### WHAT THIS TASK INVOLVES
Copy, character for character, the lines running from the one with "front_left_post();" to the one with "before = set(bpy.data.objects)", ends included. Leave out every other line.

### EXTRACTED DATA
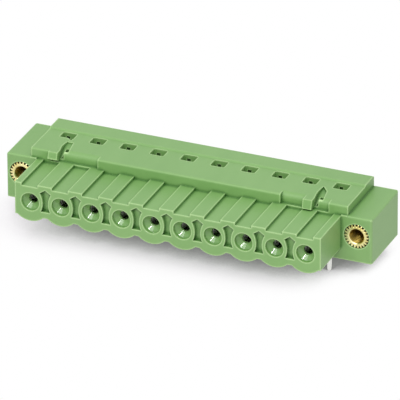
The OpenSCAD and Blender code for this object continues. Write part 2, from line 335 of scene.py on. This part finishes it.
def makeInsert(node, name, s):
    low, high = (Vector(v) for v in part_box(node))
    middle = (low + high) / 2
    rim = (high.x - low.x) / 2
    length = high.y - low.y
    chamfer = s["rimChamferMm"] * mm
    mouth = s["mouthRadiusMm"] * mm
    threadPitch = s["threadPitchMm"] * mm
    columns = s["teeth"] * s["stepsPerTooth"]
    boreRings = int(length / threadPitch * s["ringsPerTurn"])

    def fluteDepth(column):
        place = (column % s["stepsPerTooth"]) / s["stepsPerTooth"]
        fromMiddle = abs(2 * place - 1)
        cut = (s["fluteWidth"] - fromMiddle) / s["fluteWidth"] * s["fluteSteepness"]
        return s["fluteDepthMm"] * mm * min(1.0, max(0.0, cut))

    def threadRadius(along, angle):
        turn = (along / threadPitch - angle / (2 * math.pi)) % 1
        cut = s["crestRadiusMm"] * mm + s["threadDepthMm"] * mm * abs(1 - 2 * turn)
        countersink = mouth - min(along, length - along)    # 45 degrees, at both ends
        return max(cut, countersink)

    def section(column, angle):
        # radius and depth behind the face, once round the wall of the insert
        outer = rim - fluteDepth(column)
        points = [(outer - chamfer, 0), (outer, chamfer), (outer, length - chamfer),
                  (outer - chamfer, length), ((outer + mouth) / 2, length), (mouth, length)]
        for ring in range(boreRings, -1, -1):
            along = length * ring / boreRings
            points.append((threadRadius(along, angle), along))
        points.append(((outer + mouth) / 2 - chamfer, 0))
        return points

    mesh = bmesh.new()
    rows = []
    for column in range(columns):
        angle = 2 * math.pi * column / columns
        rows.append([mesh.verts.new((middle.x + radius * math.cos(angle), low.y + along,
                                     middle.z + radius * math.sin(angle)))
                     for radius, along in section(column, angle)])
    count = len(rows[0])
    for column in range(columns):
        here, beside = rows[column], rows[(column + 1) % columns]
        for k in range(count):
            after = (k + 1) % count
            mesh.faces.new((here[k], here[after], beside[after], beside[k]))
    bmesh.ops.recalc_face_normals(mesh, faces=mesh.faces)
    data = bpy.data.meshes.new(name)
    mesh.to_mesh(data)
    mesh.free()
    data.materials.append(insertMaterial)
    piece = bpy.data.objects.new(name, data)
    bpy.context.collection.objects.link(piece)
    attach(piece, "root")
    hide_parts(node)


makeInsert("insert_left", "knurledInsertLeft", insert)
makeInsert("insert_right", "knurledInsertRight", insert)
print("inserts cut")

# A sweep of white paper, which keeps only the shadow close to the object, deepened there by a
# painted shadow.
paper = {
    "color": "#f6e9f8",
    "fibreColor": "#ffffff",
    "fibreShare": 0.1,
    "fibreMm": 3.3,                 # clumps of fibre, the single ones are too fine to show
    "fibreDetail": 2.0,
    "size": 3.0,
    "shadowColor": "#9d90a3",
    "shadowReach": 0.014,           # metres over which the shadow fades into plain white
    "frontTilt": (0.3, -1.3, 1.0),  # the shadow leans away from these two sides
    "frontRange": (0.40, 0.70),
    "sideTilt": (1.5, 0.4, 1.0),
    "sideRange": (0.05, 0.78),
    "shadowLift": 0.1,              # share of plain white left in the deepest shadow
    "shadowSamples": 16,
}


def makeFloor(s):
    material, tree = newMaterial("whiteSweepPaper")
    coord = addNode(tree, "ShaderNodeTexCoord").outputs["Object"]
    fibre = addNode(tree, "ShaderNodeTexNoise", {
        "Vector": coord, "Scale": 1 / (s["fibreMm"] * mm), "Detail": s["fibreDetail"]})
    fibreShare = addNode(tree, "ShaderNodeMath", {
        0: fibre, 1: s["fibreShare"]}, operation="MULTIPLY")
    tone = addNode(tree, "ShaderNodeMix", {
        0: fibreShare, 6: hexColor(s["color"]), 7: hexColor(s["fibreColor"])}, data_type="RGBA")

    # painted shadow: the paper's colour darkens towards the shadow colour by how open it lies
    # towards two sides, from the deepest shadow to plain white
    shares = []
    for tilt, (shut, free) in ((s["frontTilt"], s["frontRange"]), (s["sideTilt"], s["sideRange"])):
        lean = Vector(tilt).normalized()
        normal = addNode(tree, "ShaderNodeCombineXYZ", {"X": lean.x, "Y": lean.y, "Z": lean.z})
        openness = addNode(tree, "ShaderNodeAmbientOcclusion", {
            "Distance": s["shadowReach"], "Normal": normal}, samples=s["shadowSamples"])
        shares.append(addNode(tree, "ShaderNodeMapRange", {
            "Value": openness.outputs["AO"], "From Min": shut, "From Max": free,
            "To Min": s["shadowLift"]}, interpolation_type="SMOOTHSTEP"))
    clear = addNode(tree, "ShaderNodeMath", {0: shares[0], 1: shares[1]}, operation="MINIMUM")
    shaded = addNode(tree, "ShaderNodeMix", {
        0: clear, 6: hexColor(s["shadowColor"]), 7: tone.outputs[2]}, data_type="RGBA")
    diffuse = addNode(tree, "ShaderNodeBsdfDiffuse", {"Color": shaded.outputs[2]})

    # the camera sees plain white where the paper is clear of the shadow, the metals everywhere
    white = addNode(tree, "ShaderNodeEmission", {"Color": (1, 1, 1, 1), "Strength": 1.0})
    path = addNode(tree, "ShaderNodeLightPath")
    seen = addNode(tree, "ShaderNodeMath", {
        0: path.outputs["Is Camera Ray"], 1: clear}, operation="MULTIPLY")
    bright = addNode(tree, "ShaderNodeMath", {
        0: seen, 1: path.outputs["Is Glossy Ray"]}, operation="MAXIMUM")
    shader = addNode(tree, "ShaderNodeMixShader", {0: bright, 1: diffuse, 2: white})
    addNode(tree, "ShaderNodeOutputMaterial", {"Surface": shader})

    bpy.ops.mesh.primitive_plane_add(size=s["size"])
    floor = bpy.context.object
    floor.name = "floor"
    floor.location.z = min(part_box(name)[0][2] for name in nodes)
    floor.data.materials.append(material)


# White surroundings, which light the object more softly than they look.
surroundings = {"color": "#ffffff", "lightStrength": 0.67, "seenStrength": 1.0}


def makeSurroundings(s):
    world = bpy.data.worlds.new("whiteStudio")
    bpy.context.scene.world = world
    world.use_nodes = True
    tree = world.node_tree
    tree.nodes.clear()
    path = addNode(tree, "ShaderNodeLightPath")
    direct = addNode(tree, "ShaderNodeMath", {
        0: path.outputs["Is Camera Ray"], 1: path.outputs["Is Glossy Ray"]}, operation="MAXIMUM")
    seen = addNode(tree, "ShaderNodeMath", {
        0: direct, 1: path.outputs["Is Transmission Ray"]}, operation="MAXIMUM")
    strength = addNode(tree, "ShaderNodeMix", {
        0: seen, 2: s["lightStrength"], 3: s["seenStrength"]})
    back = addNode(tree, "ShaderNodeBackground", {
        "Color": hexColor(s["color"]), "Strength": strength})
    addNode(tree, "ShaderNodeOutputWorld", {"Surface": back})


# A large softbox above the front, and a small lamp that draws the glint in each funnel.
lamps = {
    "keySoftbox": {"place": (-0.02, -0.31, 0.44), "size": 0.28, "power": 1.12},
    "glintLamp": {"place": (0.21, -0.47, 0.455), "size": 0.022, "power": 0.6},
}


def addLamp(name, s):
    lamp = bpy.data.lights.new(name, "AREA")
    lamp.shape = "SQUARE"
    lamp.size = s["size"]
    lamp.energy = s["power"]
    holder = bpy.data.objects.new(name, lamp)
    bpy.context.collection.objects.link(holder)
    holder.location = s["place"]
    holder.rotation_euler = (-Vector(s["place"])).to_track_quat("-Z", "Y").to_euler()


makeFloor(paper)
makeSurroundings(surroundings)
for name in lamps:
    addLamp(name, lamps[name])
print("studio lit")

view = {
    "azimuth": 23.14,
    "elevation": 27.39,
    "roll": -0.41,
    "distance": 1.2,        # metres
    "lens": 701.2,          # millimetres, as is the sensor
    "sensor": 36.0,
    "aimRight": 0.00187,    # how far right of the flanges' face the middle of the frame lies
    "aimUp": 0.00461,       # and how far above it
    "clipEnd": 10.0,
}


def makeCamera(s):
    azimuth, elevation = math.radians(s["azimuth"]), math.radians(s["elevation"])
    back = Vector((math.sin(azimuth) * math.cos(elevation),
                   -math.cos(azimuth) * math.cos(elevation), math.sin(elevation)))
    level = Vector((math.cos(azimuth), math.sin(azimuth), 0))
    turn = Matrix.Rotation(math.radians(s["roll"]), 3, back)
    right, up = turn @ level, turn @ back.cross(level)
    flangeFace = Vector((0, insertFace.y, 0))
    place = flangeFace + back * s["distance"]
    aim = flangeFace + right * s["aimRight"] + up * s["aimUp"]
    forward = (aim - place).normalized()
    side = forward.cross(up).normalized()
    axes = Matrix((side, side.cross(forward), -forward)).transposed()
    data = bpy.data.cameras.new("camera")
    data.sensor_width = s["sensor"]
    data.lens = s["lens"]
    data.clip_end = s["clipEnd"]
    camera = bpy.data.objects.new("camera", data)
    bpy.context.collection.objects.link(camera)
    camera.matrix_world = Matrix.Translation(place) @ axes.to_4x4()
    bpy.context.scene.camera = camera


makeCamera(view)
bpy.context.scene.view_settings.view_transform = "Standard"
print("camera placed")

* * *

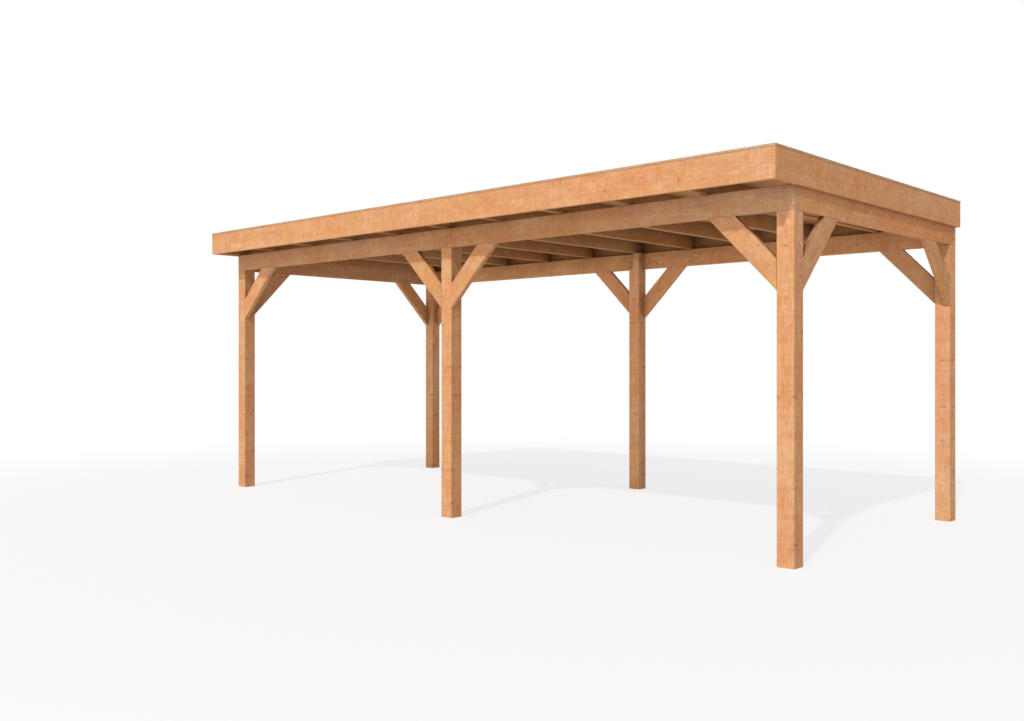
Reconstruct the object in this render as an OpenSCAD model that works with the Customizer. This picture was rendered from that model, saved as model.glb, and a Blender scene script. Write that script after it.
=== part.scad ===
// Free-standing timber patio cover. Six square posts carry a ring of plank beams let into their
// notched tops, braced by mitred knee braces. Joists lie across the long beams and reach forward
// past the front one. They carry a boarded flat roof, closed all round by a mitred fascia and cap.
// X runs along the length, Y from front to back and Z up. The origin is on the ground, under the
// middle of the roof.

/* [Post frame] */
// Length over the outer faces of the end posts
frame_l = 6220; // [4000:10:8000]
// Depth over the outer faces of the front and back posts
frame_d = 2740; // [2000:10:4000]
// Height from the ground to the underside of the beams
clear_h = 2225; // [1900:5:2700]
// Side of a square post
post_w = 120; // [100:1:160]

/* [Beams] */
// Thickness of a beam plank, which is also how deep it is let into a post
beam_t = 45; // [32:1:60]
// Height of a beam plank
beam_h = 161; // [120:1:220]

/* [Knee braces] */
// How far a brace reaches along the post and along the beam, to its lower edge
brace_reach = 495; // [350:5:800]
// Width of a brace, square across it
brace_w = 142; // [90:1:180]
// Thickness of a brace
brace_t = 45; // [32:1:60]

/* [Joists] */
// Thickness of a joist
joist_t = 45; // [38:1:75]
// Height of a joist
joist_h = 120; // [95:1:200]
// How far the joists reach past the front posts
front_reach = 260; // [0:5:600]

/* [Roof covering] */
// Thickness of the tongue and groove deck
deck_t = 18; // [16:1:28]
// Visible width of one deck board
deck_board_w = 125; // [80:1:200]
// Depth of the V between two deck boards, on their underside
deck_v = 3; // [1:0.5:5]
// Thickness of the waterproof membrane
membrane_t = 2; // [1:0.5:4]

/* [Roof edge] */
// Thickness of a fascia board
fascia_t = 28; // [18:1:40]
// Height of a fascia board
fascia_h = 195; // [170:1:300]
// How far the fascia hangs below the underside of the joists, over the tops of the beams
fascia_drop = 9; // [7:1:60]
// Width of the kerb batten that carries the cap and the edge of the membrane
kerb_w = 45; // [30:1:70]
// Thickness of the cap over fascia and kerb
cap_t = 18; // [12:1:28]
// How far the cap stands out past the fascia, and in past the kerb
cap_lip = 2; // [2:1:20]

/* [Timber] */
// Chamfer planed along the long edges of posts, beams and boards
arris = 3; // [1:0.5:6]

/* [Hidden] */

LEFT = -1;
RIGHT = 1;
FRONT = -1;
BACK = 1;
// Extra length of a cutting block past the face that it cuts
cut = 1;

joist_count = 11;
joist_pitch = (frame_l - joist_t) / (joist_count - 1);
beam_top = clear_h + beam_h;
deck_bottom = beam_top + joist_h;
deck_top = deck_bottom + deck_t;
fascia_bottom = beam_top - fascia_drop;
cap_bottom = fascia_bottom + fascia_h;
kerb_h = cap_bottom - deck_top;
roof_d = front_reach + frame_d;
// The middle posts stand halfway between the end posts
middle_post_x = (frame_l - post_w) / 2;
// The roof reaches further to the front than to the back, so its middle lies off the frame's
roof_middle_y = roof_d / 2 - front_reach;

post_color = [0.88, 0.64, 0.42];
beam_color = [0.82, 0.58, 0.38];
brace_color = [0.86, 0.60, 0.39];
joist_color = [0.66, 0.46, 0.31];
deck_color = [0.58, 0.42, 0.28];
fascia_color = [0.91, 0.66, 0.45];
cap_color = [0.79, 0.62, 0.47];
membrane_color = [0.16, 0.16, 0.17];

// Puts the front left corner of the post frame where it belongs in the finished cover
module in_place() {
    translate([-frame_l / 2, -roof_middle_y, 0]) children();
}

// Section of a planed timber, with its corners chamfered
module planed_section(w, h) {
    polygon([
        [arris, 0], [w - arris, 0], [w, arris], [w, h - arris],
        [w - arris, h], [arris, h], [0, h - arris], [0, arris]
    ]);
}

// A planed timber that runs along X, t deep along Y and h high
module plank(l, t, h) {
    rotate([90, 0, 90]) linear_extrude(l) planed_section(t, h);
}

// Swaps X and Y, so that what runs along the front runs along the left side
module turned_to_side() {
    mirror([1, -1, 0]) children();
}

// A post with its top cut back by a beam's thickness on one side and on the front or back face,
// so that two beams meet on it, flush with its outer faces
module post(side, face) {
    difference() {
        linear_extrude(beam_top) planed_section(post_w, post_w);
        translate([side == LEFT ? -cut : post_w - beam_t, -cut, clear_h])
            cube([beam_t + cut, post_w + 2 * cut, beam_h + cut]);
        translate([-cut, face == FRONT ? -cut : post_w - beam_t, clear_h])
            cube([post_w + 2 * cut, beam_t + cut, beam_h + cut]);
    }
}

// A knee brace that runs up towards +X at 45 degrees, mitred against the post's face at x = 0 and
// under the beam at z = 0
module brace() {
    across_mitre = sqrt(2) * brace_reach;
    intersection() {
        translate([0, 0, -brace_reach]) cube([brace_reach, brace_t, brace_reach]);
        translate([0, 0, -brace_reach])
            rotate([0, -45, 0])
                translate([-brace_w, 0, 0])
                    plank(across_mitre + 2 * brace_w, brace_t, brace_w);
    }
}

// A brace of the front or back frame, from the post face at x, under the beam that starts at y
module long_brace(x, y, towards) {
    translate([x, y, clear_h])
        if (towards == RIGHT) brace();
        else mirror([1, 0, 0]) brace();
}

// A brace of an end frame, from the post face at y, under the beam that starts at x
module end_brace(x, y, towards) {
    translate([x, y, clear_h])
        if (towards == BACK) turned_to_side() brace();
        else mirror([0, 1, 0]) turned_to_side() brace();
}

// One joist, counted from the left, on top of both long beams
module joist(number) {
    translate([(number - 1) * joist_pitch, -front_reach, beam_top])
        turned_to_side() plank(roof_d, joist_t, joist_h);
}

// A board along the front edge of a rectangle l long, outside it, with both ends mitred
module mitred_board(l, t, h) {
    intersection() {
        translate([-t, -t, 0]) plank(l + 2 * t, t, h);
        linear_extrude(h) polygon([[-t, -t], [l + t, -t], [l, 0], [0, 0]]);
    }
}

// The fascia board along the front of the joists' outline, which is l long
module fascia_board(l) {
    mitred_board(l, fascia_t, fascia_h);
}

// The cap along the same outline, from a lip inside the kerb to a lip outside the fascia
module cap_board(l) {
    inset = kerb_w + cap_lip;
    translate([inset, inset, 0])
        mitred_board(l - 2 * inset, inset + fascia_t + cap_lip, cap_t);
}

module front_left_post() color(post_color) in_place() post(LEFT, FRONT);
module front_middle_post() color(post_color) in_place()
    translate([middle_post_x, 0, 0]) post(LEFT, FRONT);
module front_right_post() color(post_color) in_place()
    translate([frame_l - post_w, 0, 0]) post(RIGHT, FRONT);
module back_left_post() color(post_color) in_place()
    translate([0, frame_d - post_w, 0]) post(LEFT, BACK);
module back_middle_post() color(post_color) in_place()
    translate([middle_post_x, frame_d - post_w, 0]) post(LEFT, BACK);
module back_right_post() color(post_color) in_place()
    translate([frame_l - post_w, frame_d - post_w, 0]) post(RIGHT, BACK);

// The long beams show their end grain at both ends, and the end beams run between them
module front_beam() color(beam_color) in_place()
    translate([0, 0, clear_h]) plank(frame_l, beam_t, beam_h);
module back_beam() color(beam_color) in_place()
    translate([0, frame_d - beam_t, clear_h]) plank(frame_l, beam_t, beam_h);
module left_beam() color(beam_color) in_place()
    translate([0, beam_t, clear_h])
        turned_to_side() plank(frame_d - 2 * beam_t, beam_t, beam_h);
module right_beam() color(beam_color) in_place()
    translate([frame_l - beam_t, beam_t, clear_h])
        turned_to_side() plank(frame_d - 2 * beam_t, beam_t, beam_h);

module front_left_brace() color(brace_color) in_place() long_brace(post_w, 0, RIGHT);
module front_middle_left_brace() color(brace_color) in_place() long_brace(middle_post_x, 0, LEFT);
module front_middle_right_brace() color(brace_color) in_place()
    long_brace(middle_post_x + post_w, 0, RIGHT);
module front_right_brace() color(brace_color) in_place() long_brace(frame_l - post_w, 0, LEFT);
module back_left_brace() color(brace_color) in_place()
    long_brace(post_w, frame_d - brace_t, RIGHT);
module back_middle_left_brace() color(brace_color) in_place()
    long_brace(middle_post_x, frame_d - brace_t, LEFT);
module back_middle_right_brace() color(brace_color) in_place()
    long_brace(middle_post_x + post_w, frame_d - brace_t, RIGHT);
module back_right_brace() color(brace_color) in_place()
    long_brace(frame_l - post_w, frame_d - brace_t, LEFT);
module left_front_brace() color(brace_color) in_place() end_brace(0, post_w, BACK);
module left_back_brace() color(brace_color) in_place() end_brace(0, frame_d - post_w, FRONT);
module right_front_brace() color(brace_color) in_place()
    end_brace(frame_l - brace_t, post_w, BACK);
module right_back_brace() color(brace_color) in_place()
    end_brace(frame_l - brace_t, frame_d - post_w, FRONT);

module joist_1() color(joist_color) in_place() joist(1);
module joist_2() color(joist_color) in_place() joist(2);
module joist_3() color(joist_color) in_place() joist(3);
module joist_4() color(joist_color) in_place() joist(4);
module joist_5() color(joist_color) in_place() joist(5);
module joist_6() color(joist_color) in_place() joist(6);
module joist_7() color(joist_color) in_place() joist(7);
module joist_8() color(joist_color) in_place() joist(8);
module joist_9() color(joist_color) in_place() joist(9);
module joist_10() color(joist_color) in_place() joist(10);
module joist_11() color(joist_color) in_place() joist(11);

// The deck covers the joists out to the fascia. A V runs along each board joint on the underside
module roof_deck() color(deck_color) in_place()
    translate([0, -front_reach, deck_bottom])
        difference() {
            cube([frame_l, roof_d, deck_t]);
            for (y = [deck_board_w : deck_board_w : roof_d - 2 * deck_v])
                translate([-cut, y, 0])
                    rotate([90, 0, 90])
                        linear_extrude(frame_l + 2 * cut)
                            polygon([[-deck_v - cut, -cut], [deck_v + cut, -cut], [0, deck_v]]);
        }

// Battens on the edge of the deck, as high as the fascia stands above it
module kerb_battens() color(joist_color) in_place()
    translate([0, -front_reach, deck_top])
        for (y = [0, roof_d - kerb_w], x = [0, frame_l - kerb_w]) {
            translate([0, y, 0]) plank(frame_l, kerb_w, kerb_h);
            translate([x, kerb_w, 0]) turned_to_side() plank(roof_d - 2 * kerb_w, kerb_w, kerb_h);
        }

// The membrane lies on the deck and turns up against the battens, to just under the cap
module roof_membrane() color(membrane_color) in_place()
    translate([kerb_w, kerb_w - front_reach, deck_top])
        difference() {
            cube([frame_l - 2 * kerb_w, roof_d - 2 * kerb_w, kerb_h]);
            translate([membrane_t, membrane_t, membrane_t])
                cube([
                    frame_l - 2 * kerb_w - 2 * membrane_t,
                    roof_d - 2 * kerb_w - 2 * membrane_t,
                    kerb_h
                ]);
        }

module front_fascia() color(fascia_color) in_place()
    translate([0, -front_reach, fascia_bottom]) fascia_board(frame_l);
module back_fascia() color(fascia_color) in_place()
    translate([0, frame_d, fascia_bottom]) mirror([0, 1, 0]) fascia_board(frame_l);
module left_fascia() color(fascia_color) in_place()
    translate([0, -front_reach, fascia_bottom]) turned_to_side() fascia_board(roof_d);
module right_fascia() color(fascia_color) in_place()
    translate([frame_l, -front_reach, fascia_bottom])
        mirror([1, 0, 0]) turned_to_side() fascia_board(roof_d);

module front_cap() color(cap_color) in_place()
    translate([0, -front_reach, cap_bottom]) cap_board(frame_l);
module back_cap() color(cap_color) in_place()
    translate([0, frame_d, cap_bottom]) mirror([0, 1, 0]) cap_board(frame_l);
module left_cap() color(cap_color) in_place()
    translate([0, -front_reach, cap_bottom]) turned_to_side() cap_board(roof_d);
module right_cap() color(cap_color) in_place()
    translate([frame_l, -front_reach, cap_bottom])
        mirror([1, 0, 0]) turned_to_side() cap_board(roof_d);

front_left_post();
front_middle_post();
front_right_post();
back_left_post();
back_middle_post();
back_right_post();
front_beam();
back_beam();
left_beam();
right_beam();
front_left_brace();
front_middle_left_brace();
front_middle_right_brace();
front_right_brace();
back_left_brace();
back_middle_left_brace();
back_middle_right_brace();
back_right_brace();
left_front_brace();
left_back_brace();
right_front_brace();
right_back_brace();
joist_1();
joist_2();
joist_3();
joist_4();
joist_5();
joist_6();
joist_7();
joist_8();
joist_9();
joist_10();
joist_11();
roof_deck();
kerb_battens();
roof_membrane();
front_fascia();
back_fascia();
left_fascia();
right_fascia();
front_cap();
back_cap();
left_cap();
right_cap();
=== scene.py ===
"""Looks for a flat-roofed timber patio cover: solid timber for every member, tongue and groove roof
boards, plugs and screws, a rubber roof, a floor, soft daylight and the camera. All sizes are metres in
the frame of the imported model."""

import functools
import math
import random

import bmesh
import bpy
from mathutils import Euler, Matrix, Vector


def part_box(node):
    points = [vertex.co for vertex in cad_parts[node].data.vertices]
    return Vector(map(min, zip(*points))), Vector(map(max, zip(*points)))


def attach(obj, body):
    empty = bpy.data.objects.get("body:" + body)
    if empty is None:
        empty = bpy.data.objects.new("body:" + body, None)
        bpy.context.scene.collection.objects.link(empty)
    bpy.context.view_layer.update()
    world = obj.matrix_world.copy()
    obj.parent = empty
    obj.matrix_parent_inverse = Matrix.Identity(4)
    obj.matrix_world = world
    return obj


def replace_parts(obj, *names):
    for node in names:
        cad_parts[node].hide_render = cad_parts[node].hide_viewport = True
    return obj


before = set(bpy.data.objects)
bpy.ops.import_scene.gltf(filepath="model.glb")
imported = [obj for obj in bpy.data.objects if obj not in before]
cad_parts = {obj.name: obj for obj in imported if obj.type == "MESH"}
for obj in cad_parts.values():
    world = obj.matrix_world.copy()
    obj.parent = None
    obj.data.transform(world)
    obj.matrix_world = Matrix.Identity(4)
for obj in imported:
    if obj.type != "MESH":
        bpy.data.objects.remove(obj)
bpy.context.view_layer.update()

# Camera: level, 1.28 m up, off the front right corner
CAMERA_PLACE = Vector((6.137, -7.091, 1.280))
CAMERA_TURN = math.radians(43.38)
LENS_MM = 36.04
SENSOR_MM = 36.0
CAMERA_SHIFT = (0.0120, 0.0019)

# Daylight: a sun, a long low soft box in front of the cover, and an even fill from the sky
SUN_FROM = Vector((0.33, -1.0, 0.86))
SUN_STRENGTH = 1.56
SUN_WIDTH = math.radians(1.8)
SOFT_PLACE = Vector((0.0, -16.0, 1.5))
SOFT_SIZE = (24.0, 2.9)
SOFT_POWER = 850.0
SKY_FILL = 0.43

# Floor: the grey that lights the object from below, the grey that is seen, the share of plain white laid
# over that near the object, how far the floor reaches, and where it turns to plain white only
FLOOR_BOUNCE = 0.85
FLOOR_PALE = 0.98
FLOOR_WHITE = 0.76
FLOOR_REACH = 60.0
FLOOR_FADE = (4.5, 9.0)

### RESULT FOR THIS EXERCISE
front_left_post();
front_middle_post();
front_right_post();
back_left_post();
back_middle_post();
back_right_post();
front_beam();
back_beam();
left_beam();
right_beam();
front_left_brace();
front_middle_left_brace();
front_middle_right_brace();
front_right_brace();
back_left_brace();
back_middle_left_brace();
back_middle_right_brace();
back_right_brace();
left_front_brace();
left_back_brace();
right_front_brace();
right_back_brace();
joist_1();
joist_2();
joist_3();
joist_4();
joist_5();
joist_6();
joist_7();
joist_8();
joist_9();
joist_10();
joist_11();
roof_deck();
kerb_battens();
roof_membrane();
front_fascia();
back_fascia();
left_fascia();
right_fascia();
front_cap();
back_cap();
left_cap();
right_cap();
=== scene.py ===
"""Looks for a flat-roofed timber patio cover: solid timber for every member, tongue and groove roof
boards, plugs and screws, a rubber roof, a floor, soft daylight and the camera. All sizes are metres in
the frame of the imported model."""

import functools
import math
import random

import bmesh
import bpy
from mathutils import Euler, Matrix, Vector


def part_box(node):
    points = [vertex.co for vertex in cad_parts[node].data.vertices]
    return Vector(map(min, zip(*points))), Vector(map(max, zip(*points)))


def attach(obj, body):
    empty = bpy.data.objects.get("body:" + body)
    if empty is None:
        empty = bpy.data.objects.new("body:" + body, None)
        bpy.context.scene.collection.objects.link(empty)
    bpy.context.view_layer.update()
    world = obj.matrix_world.copy()
    obj.parent = empty
    obj.matrix_parent_inverse = Matrix.Identity(4)
    obj.matrix_world = world
    return obj


def replace_parts(obj, *names):
    for node in names:
        cad_parts[node].hide_render = cad_parts[node].hide_viewport = True
    return obj


before = set(bpy.data.objects)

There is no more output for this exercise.